Venture out of the main city and take the MTR to Lantau Island. Buy tickets in advance to the Ngong Ping 360 cable car, which takes you to the Big Buddha as well as numerous walking and hiking trails. Take the bus down to Tai O fishing village for a late lunch before returning to the city. I go through this in more step-by-step detail in this post - link
If that doesn’t interest you, how about a day trip to the southern Lamma Island for a different way of life?
See another side of Hong Kong by venturing to the southern part of the Island. Hike the Dragon’s Back Trail, or just take a bus or taxi to Stanley and Repulse Bay to enjoy the more serene and picturesque South Hong Kong Island. Stanley has both a crowded (and touristy) market, as well as a Mediterranean-feeling waterfront.
Get to the Victoria Peak Tram main station by 10am in order to miss most of the line - it can stretch for hours later in the day. This old tram (originally founded in 1888) takes you 1300 feet up to Victoria Peak, where you can see over the city, the bay, and on a clear day all the way into China. Use your Octopus card to buy a ticket (52 HKD round-trip) to skip more of the line. The Peak is also beautiful at sunset, but the lines can get mind-bogglingly long. Another option is to hike to the top of the peak - an excellent way to work off that extra dim sum! Check in advance that it’s going to be clear for the next couple hours before you head up - nothing worse than getting to the top and only seeing fog!
When you’re let off at the top, you’ll snake your way through a mall (so many malls in Hong Kong). You’ll have the option to either head outside to see the views from nearby Lugard Road, or head to the top and pay for the Sky Terrace, an area lets you enjoy the view from a tourist-trap rooftop. The Sky Terrace is 52 HKD. I… it’s up to you if it’s worth it. It has a lot of interesting informational displays, but the views from the side of the mall and down Lugard Road next to the mall are almost the same.

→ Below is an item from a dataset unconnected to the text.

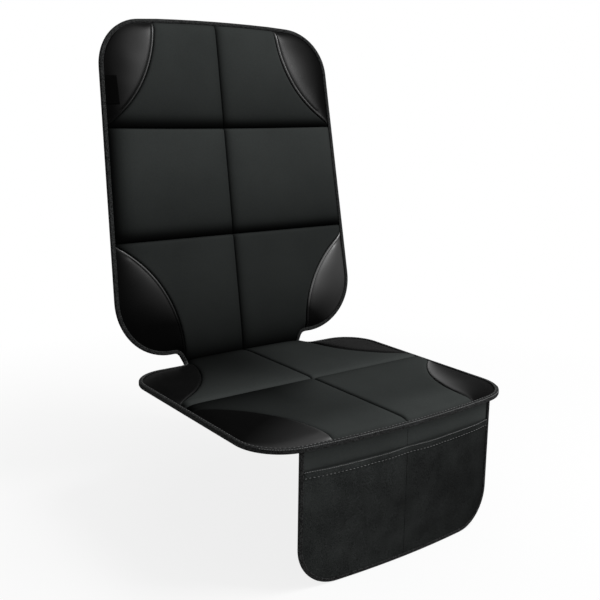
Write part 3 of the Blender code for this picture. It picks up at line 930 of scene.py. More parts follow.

When you get down from the tram, make your way to nearby Hong Kong Park. Enjoy the gardens, the many fountains, and make sure to stop by the free Aviary. You’ll have to climb uphill to get to the entrance, and make your way down, enjoying the variety of birds.
If you’re hungry, there’s a couple of places to eat within the park that serve reliably decent food. If you want to splurge a little, nearby Lock Cha tea shop serves vegetarian dim sum and a huge selection of teas in a beautiful setting. Attached to the shop is a museum featuring tea sets and videos showing proper tea ceremonies.
If you haven’t done so yet, get a sunset drink at a rooftop bar (assuming it’s not raining!) to raise one last glass to Hong Kong.
Suggestions if you have more time:
A Day Trip to Macau
Take the fast speedboat 1 hour over to the former Portuguese colony of Macau. Its now well-known as one of the premiere casino destinations in southeast Asia. Beyond gambling, however, you can walk around amongst the Portuguese parts of the city, enjoy some shopping, and enjoy some Macanese food, traditionally Chinese with Portuguese influences. If you’re into gambling, the Grand Lisboa Macau is one of the original casinos, though there’s a lot of options.
Head to Lamma Island
Quieter, more relaxed Lamma Island is a 30-40 minute ferry ride south, leaving from the Central Pier. From the pier at Lamma Island, you can hike, relax on the beach, eat, and check out the curious historical site of the kamikaze caves, built by Japanese soldiers and left over from World War II. This site has a fairly detailed itinerary to follow.